__Given instruction__
Locate the line that contains "Reconstruct the object" in the entries below, then repeat it and every following line through the line that contains "const CLOTH_GAP = 0.3;", exactly, and no others.

__Provided information__

┌──

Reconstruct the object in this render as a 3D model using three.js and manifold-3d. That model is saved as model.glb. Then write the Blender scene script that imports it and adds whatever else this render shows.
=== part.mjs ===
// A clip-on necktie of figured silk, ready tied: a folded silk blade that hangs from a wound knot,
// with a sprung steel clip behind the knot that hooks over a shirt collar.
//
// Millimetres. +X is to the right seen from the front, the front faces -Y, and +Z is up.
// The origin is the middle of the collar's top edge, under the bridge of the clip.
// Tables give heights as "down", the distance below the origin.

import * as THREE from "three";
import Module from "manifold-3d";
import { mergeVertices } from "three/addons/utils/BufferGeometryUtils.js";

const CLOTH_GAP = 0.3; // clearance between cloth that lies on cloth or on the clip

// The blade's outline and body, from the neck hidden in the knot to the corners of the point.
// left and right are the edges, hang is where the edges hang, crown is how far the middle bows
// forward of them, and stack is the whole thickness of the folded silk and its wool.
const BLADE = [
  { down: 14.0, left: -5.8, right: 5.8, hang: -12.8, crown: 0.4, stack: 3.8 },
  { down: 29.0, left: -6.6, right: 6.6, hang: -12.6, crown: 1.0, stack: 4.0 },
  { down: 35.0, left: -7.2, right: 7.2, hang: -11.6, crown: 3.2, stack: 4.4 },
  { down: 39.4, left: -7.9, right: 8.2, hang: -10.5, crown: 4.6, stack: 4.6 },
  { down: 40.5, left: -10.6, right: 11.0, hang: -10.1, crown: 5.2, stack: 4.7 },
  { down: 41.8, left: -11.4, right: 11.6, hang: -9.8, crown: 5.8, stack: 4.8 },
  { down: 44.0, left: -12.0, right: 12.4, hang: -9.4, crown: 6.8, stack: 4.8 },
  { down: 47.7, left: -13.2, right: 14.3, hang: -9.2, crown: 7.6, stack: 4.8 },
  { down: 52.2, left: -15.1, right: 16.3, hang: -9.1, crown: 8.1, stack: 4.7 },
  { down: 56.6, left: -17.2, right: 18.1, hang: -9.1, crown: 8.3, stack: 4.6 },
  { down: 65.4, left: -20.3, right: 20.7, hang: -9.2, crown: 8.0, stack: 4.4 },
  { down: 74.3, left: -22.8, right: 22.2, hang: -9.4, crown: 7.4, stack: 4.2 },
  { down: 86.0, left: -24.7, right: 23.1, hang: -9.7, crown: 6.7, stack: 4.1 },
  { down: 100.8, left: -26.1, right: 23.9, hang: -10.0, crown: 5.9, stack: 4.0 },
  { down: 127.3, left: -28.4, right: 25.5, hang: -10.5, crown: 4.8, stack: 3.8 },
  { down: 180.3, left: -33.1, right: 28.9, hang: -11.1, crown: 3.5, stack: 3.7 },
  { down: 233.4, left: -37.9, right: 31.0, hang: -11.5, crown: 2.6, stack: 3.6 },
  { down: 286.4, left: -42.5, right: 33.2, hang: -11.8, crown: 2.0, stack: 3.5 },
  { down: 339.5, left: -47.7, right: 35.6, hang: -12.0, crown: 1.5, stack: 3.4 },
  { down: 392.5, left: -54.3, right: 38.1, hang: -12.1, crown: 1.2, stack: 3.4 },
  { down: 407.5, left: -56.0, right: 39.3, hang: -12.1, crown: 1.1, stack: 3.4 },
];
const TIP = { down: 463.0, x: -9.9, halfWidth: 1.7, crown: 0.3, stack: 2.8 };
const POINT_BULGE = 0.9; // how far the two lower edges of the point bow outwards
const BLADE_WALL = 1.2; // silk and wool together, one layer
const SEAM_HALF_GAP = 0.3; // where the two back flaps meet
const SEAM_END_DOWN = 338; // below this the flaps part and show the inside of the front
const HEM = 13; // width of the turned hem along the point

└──
┌──

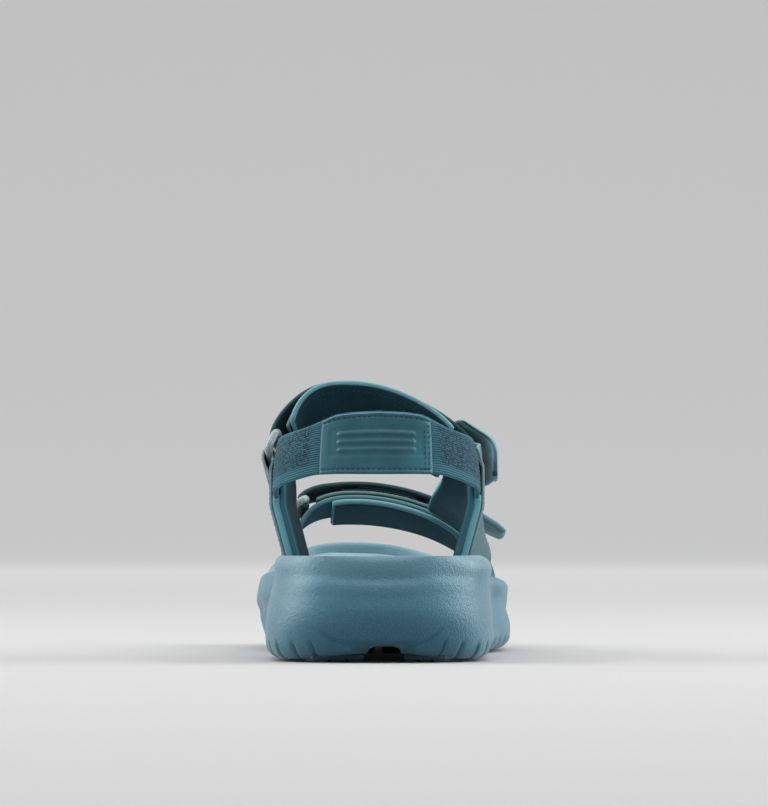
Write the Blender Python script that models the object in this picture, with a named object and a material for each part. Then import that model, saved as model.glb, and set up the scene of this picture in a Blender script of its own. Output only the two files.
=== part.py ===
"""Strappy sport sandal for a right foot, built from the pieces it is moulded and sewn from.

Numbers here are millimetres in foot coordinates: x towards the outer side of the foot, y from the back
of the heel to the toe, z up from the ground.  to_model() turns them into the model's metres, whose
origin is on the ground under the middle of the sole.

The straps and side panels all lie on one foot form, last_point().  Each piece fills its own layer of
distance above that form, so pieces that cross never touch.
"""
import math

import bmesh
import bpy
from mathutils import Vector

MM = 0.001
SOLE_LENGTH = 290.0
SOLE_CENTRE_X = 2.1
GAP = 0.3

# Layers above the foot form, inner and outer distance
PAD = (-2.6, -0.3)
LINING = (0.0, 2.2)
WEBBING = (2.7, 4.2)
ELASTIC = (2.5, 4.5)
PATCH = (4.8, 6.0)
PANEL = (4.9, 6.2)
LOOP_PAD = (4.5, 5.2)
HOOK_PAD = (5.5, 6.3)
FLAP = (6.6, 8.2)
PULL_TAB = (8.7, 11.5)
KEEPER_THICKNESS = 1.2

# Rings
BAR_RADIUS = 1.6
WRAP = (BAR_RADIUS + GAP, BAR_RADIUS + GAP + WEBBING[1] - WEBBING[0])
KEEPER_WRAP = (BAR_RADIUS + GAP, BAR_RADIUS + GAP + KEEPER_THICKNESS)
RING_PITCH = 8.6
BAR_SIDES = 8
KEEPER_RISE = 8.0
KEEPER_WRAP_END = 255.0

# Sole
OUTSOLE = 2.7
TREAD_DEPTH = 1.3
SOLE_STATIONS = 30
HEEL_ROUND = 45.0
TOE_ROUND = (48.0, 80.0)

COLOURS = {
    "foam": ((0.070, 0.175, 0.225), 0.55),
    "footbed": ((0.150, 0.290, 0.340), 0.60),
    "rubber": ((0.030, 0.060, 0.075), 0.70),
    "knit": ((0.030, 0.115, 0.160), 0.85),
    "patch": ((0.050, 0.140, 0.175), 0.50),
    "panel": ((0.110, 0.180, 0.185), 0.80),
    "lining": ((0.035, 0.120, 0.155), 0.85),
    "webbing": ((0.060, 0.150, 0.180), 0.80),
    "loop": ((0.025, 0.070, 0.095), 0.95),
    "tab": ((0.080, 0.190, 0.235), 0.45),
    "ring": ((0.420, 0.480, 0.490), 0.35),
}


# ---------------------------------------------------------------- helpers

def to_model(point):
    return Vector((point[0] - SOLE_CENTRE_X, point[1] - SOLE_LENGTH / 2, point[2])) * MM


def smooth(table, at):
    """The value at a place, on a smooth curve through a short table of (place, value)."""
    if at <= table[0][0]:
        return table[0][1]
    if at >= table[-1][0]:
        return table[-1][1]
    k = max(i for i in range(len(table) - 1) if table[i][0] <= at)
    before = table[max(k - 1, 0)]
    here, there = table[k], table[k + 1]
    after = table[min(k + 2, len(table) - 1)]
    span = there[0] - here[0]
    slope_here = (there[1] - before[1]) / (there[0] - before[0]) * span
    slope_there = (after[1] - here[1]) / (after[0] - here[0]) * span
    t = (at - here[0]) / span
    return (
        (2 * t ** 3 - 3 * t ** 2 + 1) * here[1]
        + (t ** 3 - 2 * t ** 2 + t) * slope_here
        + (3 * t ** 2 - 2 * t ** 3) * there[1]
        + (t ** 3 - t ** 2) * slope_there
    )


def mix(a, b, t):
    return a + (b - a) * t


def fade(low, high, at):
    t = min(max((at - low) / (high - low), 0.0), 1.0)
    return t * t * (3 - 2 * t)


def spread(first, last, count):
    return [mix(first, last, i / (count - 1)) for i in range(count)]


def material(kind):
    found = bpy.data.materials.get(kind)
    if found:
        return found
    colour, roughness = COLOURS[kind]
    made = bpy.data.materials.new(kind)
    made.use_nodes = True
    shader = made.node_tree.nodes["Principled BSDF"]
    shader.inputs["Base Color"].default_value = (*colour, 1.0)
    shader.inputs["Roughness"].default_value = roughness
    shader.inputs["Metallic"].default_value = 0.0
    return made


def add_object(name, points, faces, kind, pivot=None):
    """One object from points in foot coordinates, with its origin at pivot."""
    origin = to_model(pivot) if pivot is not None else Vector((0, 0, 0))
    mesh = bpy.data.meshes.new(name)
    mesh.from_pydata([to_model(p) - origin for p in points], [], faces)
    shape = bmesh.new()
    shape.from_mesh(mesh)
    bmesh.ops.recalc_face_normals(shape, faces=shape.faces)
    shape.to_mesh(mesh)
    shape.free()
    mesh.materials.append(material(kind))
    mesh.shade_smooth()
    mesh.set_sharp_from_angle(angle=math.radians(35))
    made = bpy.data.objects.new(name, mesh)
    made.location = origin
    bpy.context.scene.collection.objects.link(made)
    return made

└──
┌──

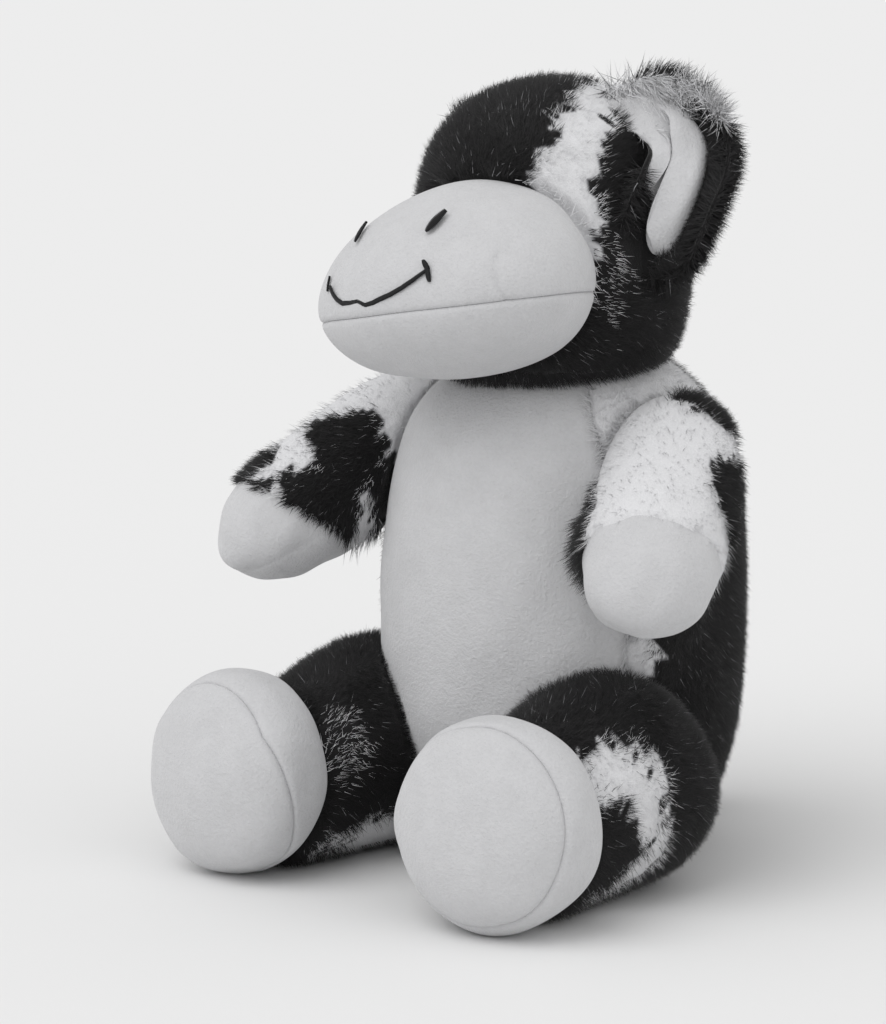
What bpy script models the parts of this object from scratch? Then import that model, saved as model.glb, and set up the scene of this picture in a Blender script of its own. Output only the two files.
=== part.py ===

└──

__Written solution__
Reconstruct the object in this render as a 3D model using three.js and manifold-3d. That model is saved as model.glb. Then write the Blender scene script that imports it and adds whatever else this render shows.
=== part.mjs ===
// A clip-on necktie of figured silk, ready tied: a folded silk blade that hangs from a wound knot,
// with a sprung steel clip behind the knot that hooks over a shirt collar.
//
// Millimetres. +X is to the right seen from the front, the front faces -Y, and +Z is up.
// The origin is the middle of the collar's top edge, under the bridge of the clip.
// Tables give heights as "down", the distance below the origin.

import * as THREE from "three";
import Module from "manifold-3d";
import { mergeVertices } from "three/addons/utils/BufferGeometryUtils.js";

const CLOTH_GAP = 0.3; // clearance between cloth that lies on cloth or on the clip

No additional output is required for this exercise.